Dr Brian Kelleher is chief scientist while the on-board scientific crew will be headed by PhD students Michal Szpak and Shane O'Reill,  and postgrad students Brian Murphy, Sara Sandron and Sean Jordan.

Marine pockmarks are a specific type of geological setting resembling craters or pits and are often compared to the lunar surface and pockmark-like features on Mars.  Pockmark formation is still a subject for debate but they appear to be associated with hydrocarbon gas, hydrothermal gas or groundwater springs.

Shortly after their discovery approx 40 years ago, numerous pockmark formation theories have been proposed. It has been suggested that terrestrial pockmarks may be sub-glacial or permafrost features, meteorite impact craters, World War II bomb craters, wreck sites or even the nests of bottom-dwelling creatures including dinosaurs.

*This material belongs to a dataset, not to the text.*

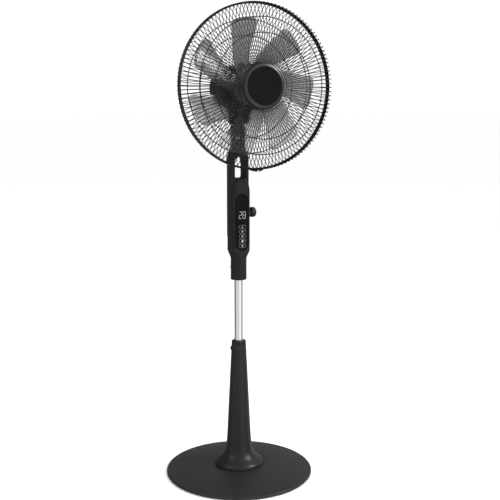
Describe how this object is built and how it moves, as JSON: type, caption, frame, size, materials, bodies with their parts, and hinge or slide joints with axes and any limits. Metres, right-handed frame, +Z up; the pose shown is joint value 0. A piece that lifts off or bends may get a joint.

Pockmarks and seeps in general are valuable and effective tools for determining if a sedimentary basin has oil potential. Evidence of seepage may indicate that source rocks are present and by judging the nature of fluid expelled, valuable conclusions of their maturity may be drawn. It is a substantial fact that most of the world’s major petroleum reservoirs and many of the largest known gas and oil fields have been discovered by drilling near or on seepage sites. Commercial exploitation of gas and liquid hydrocarbon seepages is still rare mainly due to technological challenges, but seepages can be a very important natural resource for the future.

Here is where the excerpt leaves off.